NOTE:  If kitty's temperature is significantly over or under the above range, please contact your vet immediately. Digital rectal thermometers are available at your local pharmacy and are much easier and safer to use than mercury thermometers. However, if you must use a mercury thermometer, make sure you shake it vigorously to get the mercury point to zero reading before insertion. It can take up to 3 minutes to achieve a reading on a mercury thermometer, thus, digitals are more efficient (it's also a good idea to keep a spare battery on hand for a digital thermometer, or buy a disposable type).


Respiratory Rate:

  • Kitty should be laying quietly in a relaxed position
  • Watch the chest rise and fall
  • Count the number or breaths kitty takes, for one minute
  • Normal resting respiratory rate is approximately 24-48 breaths per minute

NOTE:  If kitty's respirations are significantly higher or lower than the above range, please notify your vet immediately.
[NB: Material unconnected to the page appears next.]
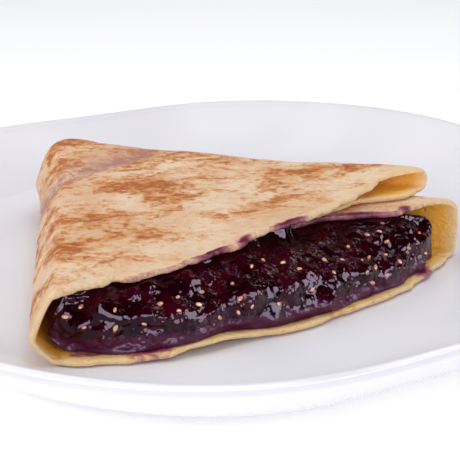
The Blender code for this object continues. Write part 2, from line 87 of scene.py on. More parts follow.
class Graph:
    """Adds nodes to one tree: each by its type, its settings, and the values or links of its sockets."""

    def __init__(self, tree):
        self.tree = tree

    def node(self, kind, settings=None, values=None):
        made = self.tree.nodes.new(kind)
        for name, value in (settings or {}).items():
            setattr(made, name, value)
        self.fill(made, values or {})
        return Made(self, made)

    def fill(self, made, values):
        """Sets or links the sockets of a node."""
        for name, value in values.items():
            socket = find_socket(made.inputs, name)
            if isinstance(value, Sock):
                self.tree.links.new(value.socket, socket)
            else:
                socket.default_value = value

    def maths(self, operation, first, second=0.0):
        values = {"Value": first, "Value_001": second}
        return self.node("ShaderNodeMath", {"operation": operation}, values)["Value"]

    def scale(self, vector, times):
        """Vector made longer or shorter."""
        values = {"Vector": vector, "Scale": times}
        return self.node("ShaderNodeVectorMath", {"operation": "SCALE"}, values)["Vector"]

    def mix(self, share, first, second):
        values = {"Factor_Float": share, "A_Color": first, "B_Color": second}
        return self.node("ShaderNodeMix", {"data_type": "RGBA"}, values)["Result_Color"]

    def step(self, value, low, high):
        """Soft step from 0 to 1 between two values."""
        values = {"Value": value, "From Min": low, "From Max": high}
        return self.node("ShaderNodeMapRange", {"interpolation_type": "SMOOTHSTEP"}, values)["Result"]

    def noise(self, place, size, detail=2.0, rough=0.5, swirl=0.0):
        """Noise whose features are of one size in the unit of place."""
        values = {"Vector": place, "Scale": 1 / size, "Detail": detail, "Roughness": rough,
                  "Distortion": swirl}
        return self.node("ShaderNodeTexNoise", {}, values)["Fac"]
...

If kitty's breathing is shallow, heavy, fast, labored, or if kitty is not breathing, contact an emergency vet ASAP. (please also take note of any gasping, gagging, coughing, etc in which case get kitty to an emergency vet ASAP).


CRT (Capillary Refill Time):

  • Pull back kitty's upper lip and find the gumline above her teeth
  • Gently press with your finger or thumb on the gum and release
  • The blood under the gum should return within 2 seconds
  • Normal CRT is 2 seconds

NOTE:  If kitty's CRT is less than or takes over 2 seconds for the blood to appear under the gum, please contact your vet immediately. * Pale, white, or dark red gums can signal an immediate emergency and require an immediate visit to your vet *


Mucous Membranes / Hydration Status:

  • Your kitty's mucous membranes are those of the gums and membranes found within the eyes and upper and lower eyelids
  • Pull back kitty's upper lips and examine her gums
  • Gently pull back kitty's lower eyelids and examine her coloring
  • Normal mucous membranes are a healthy pink in color, and are moist, also there should be tiny blood vessels present in the whites of her eyes
  • You can also test kitty's hydration status by performing the following: Gently pinch the skin behind and between kitty's shoulder blades, and lift up, (as in a tent), and immediately release. If the skin snaps back against the body in less than 1 second, kitty is most likely properly hydrated. If it takes longer than 1 second for the skin to snap back against the body, kitty may not be properly hydrated.

NOTE:  If your kitty's mucous membranes are pale, white or deep red, this can signal a serious health problem or emergency in which case please contact your vet immediately. Dry, sticky or tacky-feeling gums can signal dehydration, a serious matter if kitty is in a distressful situation. Other helpful indicators in establishing emergency situations include:

  • Bruising around the gums, and other areas of skin, such as the inner ears and abdomen areas, which can indicate severe anemia, blood loss or other critical situations
  • Jaundice or yellowing of the mucous membranes or skin, which can indicate kidney or liver problems
  • White or pale mucous membranes, blue, grey or purple mucous membranes, and white-colored skin can indicate severe blood loss, anemia, oxygen depletion and other critical situations
  • * If you note your kitty exhibiting any of the above signs, please contact an emergency vet ASAP *


CatHelp-Online wishes to remind you, if in doubt, call your vet!